First, we would like to find out the correlation between the skill level and the trophy count. Figure 1 shows the result of a simulation with 1 million players. It is visible that a higher skill level is clearly correlated with a higher trophy count.

using Plots
players_to_plot = players[1:10000]
scatter([p.skill for p in players_to_plot], [p.trophies for p in players_to_plot], label="Skill vs Trophies", xlabel="Skill", ylabel="Trophies", title="Skill vs Trophies",alpha=0.1, legend=false)
Figure 1: Skill level vs trophies for the first 10000 players

Next, let us find out what we are interested in: the top 1% of players. To do so, we sort the players by their trophy count and plot how many players have more than a certain number of trophies in Figure 2.

trophies=[p.trophies for p in players]
trophies=sort(trophies)
percent_better=1.0 .- (1:num_players) ./num_players
plot(trophies[1:end-1], percent_better[1:end-1], label="Trophies", xlabel="Trophies", ylabel="Percentile", title="CDF of trophies", yscale=:log10, xlims=(600,maximum(trophies)),yminorgrid=true, legend=false)
Figure 2: Fraction of players with at least a certain number of trophies

In the following table you can see that you need 864 trophies to be in the top 1% of players:

percentiles_to_list=[10,5,2,1,0.1,0.01,0.001]
indices=[ceil(Int,(1-percentile/100)*num_players) for percentile in percentiles_to_list]
trophies_at_percentiles=trophies[indices]
df=DataFrame("Percentile (%)"=>percentiles_to_list,"Trophies"=>trophies_at_percentiles)
markdown_table(df)
Percentile (%) Trophies
10.0 799
5.0 819
2.0 844
1.0 862
0.1 907
0.01 942
0.001 983

Next, let us test how this curve depends on the number of players. Figure 3 shows an interesting result: If there are more players in the game, you not only need more trophies to be on a certain absolute position, but also to be in a certain relative position.
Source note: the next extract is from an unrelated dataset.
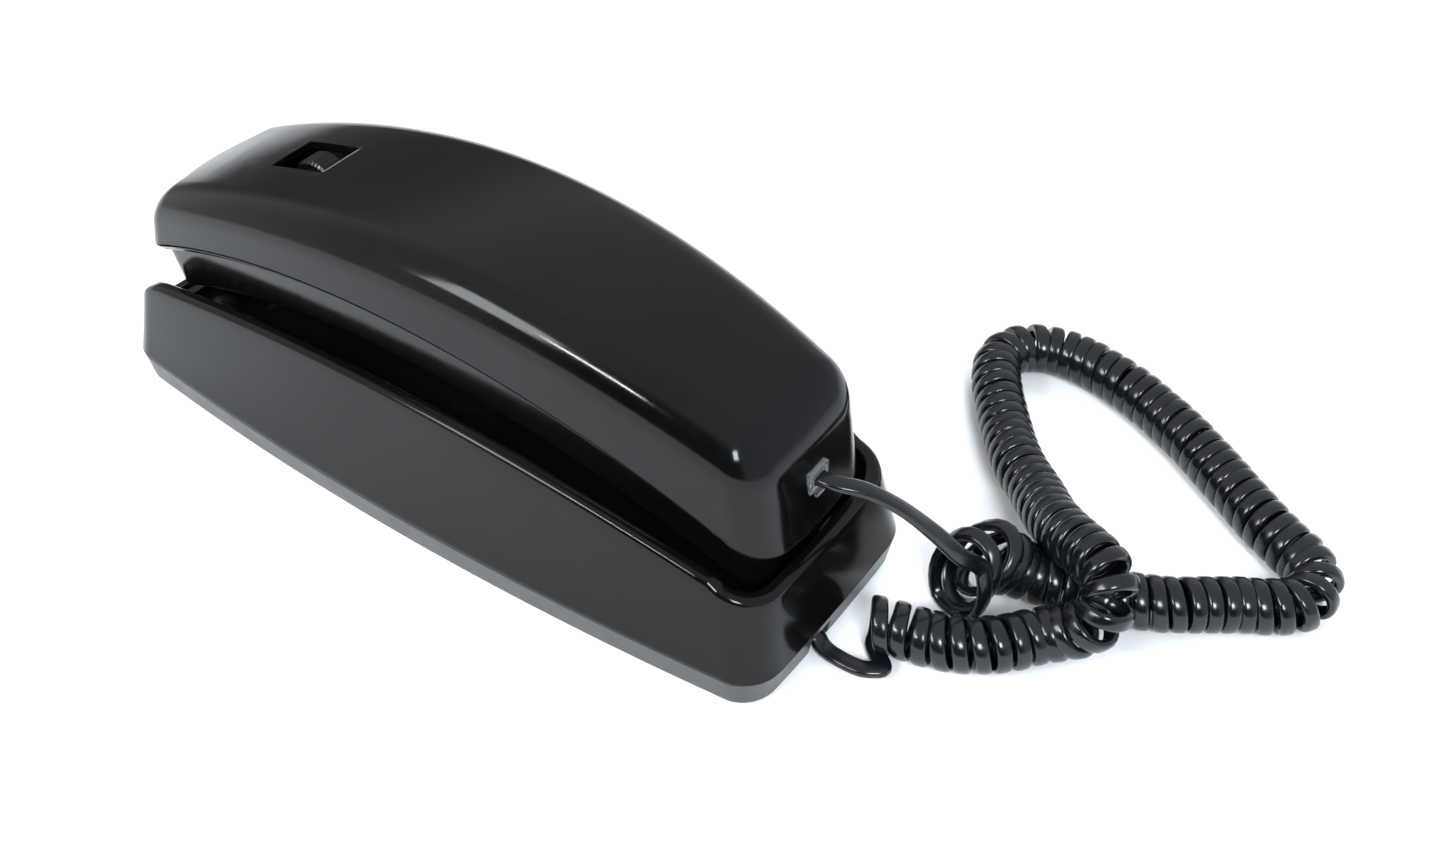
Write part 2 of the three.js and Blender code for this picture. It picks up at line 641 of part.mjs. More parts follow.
function handsetFaceShell() {
  let body = handsetFace().subtract(handsetFace(SHELL, 2));
  for (const boss of handsetScrewBosses()) body = body.add(boss);
  body = body.subtract(post(0, DIAL.y, 0, 56, DIAL_WELL_RADIUS + DIAL_BOWL_WALL + GAP, 32));
  body = body.subtract(box([-2.3, DIAL.y - 27, 40], [2.3, DIAL.y - 20, 51.4]));
  for (const y of [RECEIVER_Y, MOUTHPIECE_Y]) {
    body = body.subtract(onFace([[0, -3], [CAP_RADIUS + GAP, -3], [CAP_RADIUS + GAP, 5], [0, 5]], y, 28));
  }
  for (const y of HANDSET_SCREWS) {
    const face = faceHeight(y);
    body = body.subtract(post(0, y, face - 2, face + 2.4, 2.7, 12)).subtract(post(0, y, face, face + 13, 1.4, 10));
  }
  return body;
}

/** The bowl that the dial turns in, let into the face. */
function dialBowl() {
  const rim = faceHeight(DIAL.y + DIAL_WELL_RADIUS) + 0.4;
  const bowl = turned([
    [3.4, DIAL_FLOOR_Z], [DIAL_WELL_RADIUS, DIAL_FLOOR_Z], [DIAL_WELL_RADIUS, rim],
    [DIAL_WELL_RADIUS + DIAL_BOWL_WALL, rim], [DIAL_WELL_RADIUS + DIAL_BOWL_WALL, DIAL_FLOOR_Z + 2],
    [3.4, DIAL_FLOOR_Z + 2], [3.4, DIAL_FLOOR_Z],
  ], 0, DIAL.y, 0, 32);
  return bowl.subtract(box([-2.3, DIAL.y - 27, 40], [2.3, DIAL.y - 20, 51.4]));
}

function thumbwheel() {
  const { radius, left, right, z } = THUMBWHEEL;
  let body = barX(left, right, WINDOW.y, z, radius, 36);
  body = body.subtract(barX(left - 1, right + 1, WINDOW.y, z, 1.7, 12));
  return body;
}

function volumeAxle() {
  const { left, z } = THUMBWHEEL;
  return barX(left - 2.6, 6.4, WINDOW.y, z, 1.4, 12);
}

function volumeControl() {
  const { right, z } = THUMBWHEEL;
  const side = right + 1.6;
  return box([side, WINDOW.y - 5.5, z - 5], [side + 4, WINDOW.y + 5.5, z + 5]);
}

function volumeBracket() {
  const { left, z } = THUMBWHEEL;
  const plate = box([left - 2.9, WINDOW.y - 4, z - 8], [left - 1.5, WINDOW.y + 4, z + 3.5]);
  return plate.subtract(barX(left - 4, left, WINDOW.y, z, 1.7, 12));
}

function soundHoles(body, circles) {
  let cut = body;
  for (const [circle, count] of circles) {
    for (let i = 0; i < count; i += 1) {
      const angle = (i / count) * 2 * Math.PI;
      cut = cut.subtract(post(circle * Math.cos(angle), circle * Math.sin(angle), -3, 6, 1.2, 6));
    }
  }
  return cut;
}

function faceCap(y, circles) {
  const plain = turned([[0, -0.9], [11, -0.7], [CAP_RADIUS - 1, -0.1], [CAP_RADIUS, 0.9], [CAP_RADIUS, 2.6],
    [CAP_RADIUS - 2, 2.6], [CAP_RADIUS - 2.6, 1.4], [0, 1.1]], 0, 0, 0, 28);
  const slope = -(y - PARTING_ARC.y) / PARTING_ARC.radius;
  return soundHoles(plain, circles)
    .rotate([THREE.MathUtils.radToDeg(Math.asin(slope)), 0, 0]).translate([0, y, faceHeight(y)]);
}

function capsule(y, depth) {
  return onFace([
    [0, 3.4], [CAPSULE_RADIUS - 1, 3.4], [CAPSULE_RADIUS, 4.2], [CAPSULE_RADIUS, depth - 2],
    [CAPSULE_RADIUS - 4, depth], [0, depth],
  ], y, 24);
}

function fingerWheel() {
  const { y, wheelRadius, holeRadius, holeCircle, holes, pitch } = DIAL;
  let body = turned([
    [0, 0], [wheelRadius - 0.6, 0], [wheelRadius, 0.5], [wheelRadius, DIAL_WHEEL_THICK], [0, DIAL_WHEEL_THICK],
  ], 0, y, DIAL_WHEEL_Z, 40);
  for (let i = 0; i < holes; i += 1) {
    const angle = THREE.MathUtils.degToRad(-40 + i * pitch);
    const x = holeCircle * Math.cos(angle);
    body = body.subtract(post(x, y + holeCircle * Math.sin(angle), 40, 60, holeRadius, 14));
  }
  return body.subtract(post(0, y, 40, 60, 2.5, 16));
}

function numberPlate() {
  return turned([[3.7, 0], [21.9, 0], [21.9, 0.9], [3.7, 0.9], [3.7, 0]], 0, DIAL.y, DIAL_PLATE_Z, 36);
}

function fingerStop() {
  const foot = box([-2, DIAL.y - 26.6, 46.4], [2, DIAL.y - 22.9, 51]);
  const hook = prism([
    [-2, DIAL.y - 26.6], [2, DIAL.y - 26.6], [2, DIAL.y - 19], [0.6, DIAL.y - 13.2], [-1, DIAL.y - 13.6],
    [-2, DIAL.y - 19],
  ], 46.4, 47.5);
  return foot.add(hook);
}

function centreCap() {
  return turned([[0, 0], [8, 0], [9, 0.6], [9, 1.1], [0, 1.1]], 0, DIAL.y, DIAL_WHEEL_Z - 1.4, 28);
}

function dialShaft() {
  return turned([
    [0, 48.7], [2.2, 48.7], [2.2, 50.8], [2.9, 50.8], [2.9, 57.2], [2, 57.2], [2, 68.6], [0, 68.6],
  ], 0, DIAL.y, 0, 16);
}

function dialFrame() {
  const plate = post(0, DIAL.y, 54.8, 56.4, 20.4, 28).subtract(post(0, DIAL.y, 50, 60, 3.2, 16));
  const pillars = [[-14, 8], [14, 8], [-14, -8], [14, -8]].map(([x, y]) => post(x, DIAL.y + y, 56, 68, 1.5, 8));
  let body = plate;
  for (const pillar of pillars) body = body.add(pillar);
  const bridge = box([-16, DIAL.y - 10, 66.4], [16, DIAL.y + 10, 67.8]);
  return body.add(bridge.subtract(post(0, DIAL.y, 60, 70, 2.3, 16)));
}

function mainGear() {
  const teeth = 24;
  const root = 9.6;
  const points = [];
  for (let i = 0; i < teeth; i += 1) {
    for (const [share, radius] of [[0, root], [0.3, root + 1.3], [0.55, root + 1.3], [0.85, root]]) {
      const angle = ((i + share) / teeth) * 2 * Math.PI;
      points.push([radius * Math.cos(angle), DIAL.y + radius * Math.sin(angle)]);
    }
  }
  return prism(points, 57.4, 59.2).subtract(post(0, DIAL.y, 50, 65, 2.2, 16));
}

function returnSpringCase() {
  const drum = post(0, DIAL.y, 60, 65, 8.4, 20).subtract(post(0, DIAL.y, 50, 70, 2.3, 16));
  return drum;
}

const GOVERNOR = { y: DIAL.y + 14.6, z: 61.4 };

function governorRotor() {
  const { y, z } = GOVERNOR;
  const axle = barX(-12.4, 12.4, y, z, 0.9, 10);
  const worm = barX(-5, 5, y, z, 1.6, 12);
  const hub = barX(6.4, 9.4, y, z, 2, 12);
  const weights = box([6.8, y - 3.3, z - 1.1], [9, y + 3.3, z + 1.1]);
  return axle.add(worm).add(hub).add(weights);
}

function governorCup() {
  const { y, z } = GOVERNOR;
  const cup = barX(6, 12, y, z, 4.6, 18).subtract(barX(5, 10.4, y, z, 3.9, 18));
  return cup.subtract(barX(5, 14, y, z, 1.2, 12));
}

function handsetBoard() {
  return box([-15, -46, 71], [15, 38, 72.6]).subtract(box([-6, -20, 70], [6, -8, 74]));
}

function handsetScrew(y) {
  const face = faceHeight(y);
  const body = turned([[0, 0.4], [2.4, 0.4], [2.4, 1.9], [1.1, 1.9], [1.1, 11], [0, 11]], 0, y, face, 12);
  return body.subtract(box([-0.35, y - 2, face - 1], [0.35, y + 2, face + 1.1]));
}

// ---------------------------------------------------------------- the cord

function handsetLead() {
  return tube(HANDSET_LEAD_ROUTE, ellipseSection(CORD_THICK / 2, CORD_WIDTH / 2, 8), 12);
}

function baseLead() {
  return tube(BASE_LEAD_ROUTE, ellipseSection(CORD_THICK / 2, CORD_THICK / 2, 8), 8);
}

function coiledCord() {
  return tube(COIL_ROUTE, ellipseSection(COIL_RADIUS, COIL_RADIUS, 12), 50);
}

// ---------------------------------------------------------------- materials

function finish(color, roughness, metalness) {
  return () => new THREE.MeshStandardMaterial({ color, roughness, metalness });
}

const glossBlack = finish(0x0b0b0d, 0.18, 0);
const panBlack = finish(0x1a1b1e, 0.4, 0);
const satinBlack = finish(0x141416, 0.45, 0);
const rubber = finish(0x101010, 0.85, 0);
const clear = finish(0xdfe4e6, 0.1, 0);
const cordBlack = finish(0x0a0a0b, 0.25, 0);
const steel = finish(0x9a9da0, 0.35, 1);
const brass = finish(0xb08d4a, 0.35, 1);
const bellMetal = finish(0xb9bcc0, 0.25, 1);
const board = finish(0x6d5a34, 0.6, 0);
const ivory = finish(0xe6e3d8, 0.4, 0);
const copper = finish(0x8a4a24, 0.4, 0.6);
const capsuleGrey = finish(0x5a5d60, 0.5, 0.2);

// ---------------------------------------------------------------- assembly

const telephone = new THREE.Group();

function place(name, body, material) {
  const mesh = new THREE.Mesh(geometryOf(body), material());
  mesh.name = name;
  telephone.add(mesh);
}

function placeEach(name, bodies, material) {
  bodies.forEach((body, i) => place(`${name}_${i + 1}`, body, material));
}

place('base_housing', baseHousing(), glossBlack);
place('base_pan', basePan(), panBlack);
placeEach('foot', FOOT_PLACES.map(([x, y]) => foot(x, y)), rubber);
placeEach('pan_screw', SCREW_PLACES.map(([x, y]) => panScrew(x, y)), steel);
place('hook_plunger', hookPlunger(), satinBlack);
place('hook_spring', plungerSpring(), steel);
place('hook_switch', hookSwitch(), satinBlack);
place('ringer_gong', ringerGong(), bellMetal);
place('gong_post', gongPost(), brass);
place('gong_screw', gongScrew(), steel);
place('clapper', clapper(), brass);
place('clapper_pin', clapperPin(), steel);
place('ringer_coil', ringerCoil(), copper);
place('ringer_core', ringerCore(), steel);
place('network_board', networkBoard(), board);
placeEach('board_post', boardPosts(), satinBlack);
place('transformer', transformer(), steel);
place('capacitor', capacitor(), ivory);
place('loudness_switch', loudnessSwitch(), satinBlack);
place('loudness_slider', loudnessSlider(), ivory);
place('ballast_plate', ballastPlate(), steel);
place('base_cord_jack', baseCordJack(), satinBlack);
place('line_jack', lineJack(), satinBlack);

place('handset_back_shell', handsetBackShell(), glossBlack);
place('handset_face_shell', handsetFaceShell(), glossBlack);
place('volume_thumbwheel', thumbwheel(), satinBlack);
place('volume_axle', volumeAxle(), steel);
place('volume_control', volumeControl(), satinBlack);
place('volume_bracket', volumeBracket(), steel);
place('receiver_cap', faceCap(RECEIVER_Y, [[0, 1], [6, 6]]), glossBlack);
place('receiver_capsule', capsule(RECEIVER_Y, 11), capsuleGrey);
place('mouthpiece_cap', faceCap(MOUTHPIECE_Y, [[7, 6]]), glossBlack);
place('microphone_capsule', capsule(MOUTHPIECE_Y, 12), capsuleGrey);
place('dial_bowl', dialBowl(), glossBlack);
place('dial_finger_wheel', fingerWheel(), glossBlack);
place('dial_number_plate', numberPlate(), ivory);
place('dial_finger_stop', fingerStop(), steel);
place('dial_centre_cap', centreCap(), ivory);
place('dial_shaft', dialShaft(), brass);
place('dial_frame', dialFrame(), steel);
place('dial_main_gear', mainGear(), brass);
place('dial_spring_case', returnSpringCase(), brass);
place('governor_rotor', governorRotor(), brass);
place('governor_cup', governorCup(), steel);
place('handset_board', handsetBoard(), board);
place('handset_jack', modularJack(HANDSET_JACK_MOUTH_Y, JACK_CENTRE_Z, 5.6, 5), satinBlack);
placeEach('handset_screw', HANDSET_SCREWS.map((y) => handsetScrew(y)), steel);

place('handset_plug', modularPlug(HANDSET_PLUG_REAR_Y, JACK_CENTRE_Z), clear);
place('base_plug', basePlug(), clear);
place('cord_handset_lead', handsetLead(), cordBlack);
place('cord_coil', coiledCord(), cordBlack);
place('cord_base_lead', baseLead(), cordBlack);

export default telephone;
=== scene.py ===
"""Looks of the two-piece telephone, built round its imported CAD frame. Shapes are written in millimetres."""

import json
import math

import bpy
import numpy as np
from mathutils import Matrix, Vector


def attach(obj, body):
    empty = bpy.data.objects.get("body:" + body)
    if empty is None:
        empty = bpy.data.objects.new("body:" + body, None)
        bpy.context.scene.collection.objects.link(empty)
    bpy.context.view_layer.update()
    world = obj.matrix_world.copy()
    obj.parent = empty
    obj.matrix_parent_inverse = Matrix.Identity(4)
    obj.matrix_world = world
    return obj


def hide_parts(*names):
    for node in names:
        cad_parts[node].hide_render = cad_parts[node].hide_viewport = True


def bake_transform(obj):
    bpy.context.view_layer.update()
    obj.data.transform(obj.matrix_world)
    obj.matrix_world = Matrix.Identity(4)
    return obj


MM = 0.001

# ------------------------------------------------------------------ sizes, as in the CAD part

BASE_HALF_LENGTH, BASE_HALF_WIDTH, BASE_SIDE_BOW = 107.5, 40.3, 6.2
BASE_PARTING_Z, WALL_DRAFT, PAN_TAPER, FOOT_HEIGHT = 9.6, 0.19, 2.0, 1.0
RIM_MIDDLE_Z, RIM_END_DROP, RIM_WIDTH, RIM_ROUND = 44.5, 13.9, 4.3, 1.5
EAR_WALL_DROP, EAR_WALL_FROM_Y = 10.5, 92.0
DECK_MIDDLE_Z, DECK_END_Z = 34.0, 18.2
RESTS = [(-10, -82), (10, -82), (-10, 86), (10, 86)]
PLUNGER = (0, -34, 3.4)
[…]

Based on this, brawl stars has around a million daily active players, so the initial plot is the most relevant.

p=plot(xlabel="Trophies", ylabel="Percentile", title="CDF of trophies", yscale=:log10, yminorgrid=true)
num_rounds=1000
for num_players in [100,1000, 10000, 100000, 1000000]
    players = [Player() for i in 1:num_players]
    for round in 1:num_rounds
        step!(players)
    end
    trophies=[p.trophies for p in players]
    trophies=sort(trophies)
    percent_better=1.0 .- (1:num_players) ./num_players
    plot!(p,trophies[1:end-1], percent_better[1:end-1], label="$num_players players", xlims=(600,maximum(trophies)))
end
display(p)
Figure 3: Fraction of players with at least a certain number of trophies for different numbers of players and a skill standard deviation of 3 after 1000 rounds

Next, let us find out how the curve depends on the standard deviations of the skill level. This model parameter is crucial since the formula for the probability of winning a game depends on the average skill level of the team members: \[ P(\text{team 1 wins}) = \frac{1}{1 + \exp(m_2 - m_1)}. \] The standard deviation controls how likely the best players win against the worst players. Let us see how likely the top 5% of players win against the bottom 5% of players for different standard deviations, as depicted in Figure 4.

# The top 5% of players have a skill of 2 standard deviations above the mean, while the bottom 5% have a skill of 2 standard deviations below the mean
p_win(std) = 1 / (1 + exp(-2*std+(-2*std)))
stds=0:0.1:3
plot(stds, p_win.(stds), label="Win probability of top 5% vs bottom 5%", xlabel="Skill standard deviation", ylabel="Win probability", title="Win probability of top 5% vs bottom 5% of players", legend=false)
Figure 4: Win probability of the top player 5% of players vs the bottom 5% of players for different skill standard deviations

Running the simulation with different standard deviations shows that its influence is surprisingly minimal, as shown in Figure 5. The curves are almost identical except for very high trophy counts. This means our result is robust against changes in this somehow arbitrary parameter.

p=plot(xlabel="Trophies", ylabel="Percentile", title="CDF of trophies", yscale=:log10, yminorgrid=true)
num_players=10000
num_rounds=1000
for std in [0.05, 0.1, 0.2, 0.5, 1, 2,4]
    players = [Player(Normal(0,std)) for i in 1:num_players]
    for round in 1:num_rounds
        step!(players)
    end
    trophies=[p.trophies for p in players]
    trophies=sort(trophies)
    percent_better=1.0 .- (1:num_players) ./num_players
    plot!(p,trophies[1:end-1], percent_better[1:end-1], label="skill std: $std", xlims=(600,maximum(trophies)))
end
display(p)
Figure 5: Fraction of players with at least a certain number of trophies for different skill standard deviations and 10000 players after 1000 rounds.

Finally, we find in Figure 6 that playing more actively does not influence the trophy count significantly.

players_to_plot = sample(players, 10000)
scatter([p.activity for p in players_to_plot], [p.trophies for p in players_to_plot], label="Activity vs Trophies", xlabel="Activity", ylabel="Trophies", title="Activity vs Trophies", alpha=0.1)
Figure 6: Activity level vs trophies for the first 10000 players

To conclude, we found that you need 864 trophies to be in the top 1% of players in Brawl Stars. This result is robust against changes in the standard deviation of the skill level and the activity level of the players. We hope you enjoyed this post and learned something new about Brawl Stars! And remember, it is just a game; playing too much does not help in our simulation.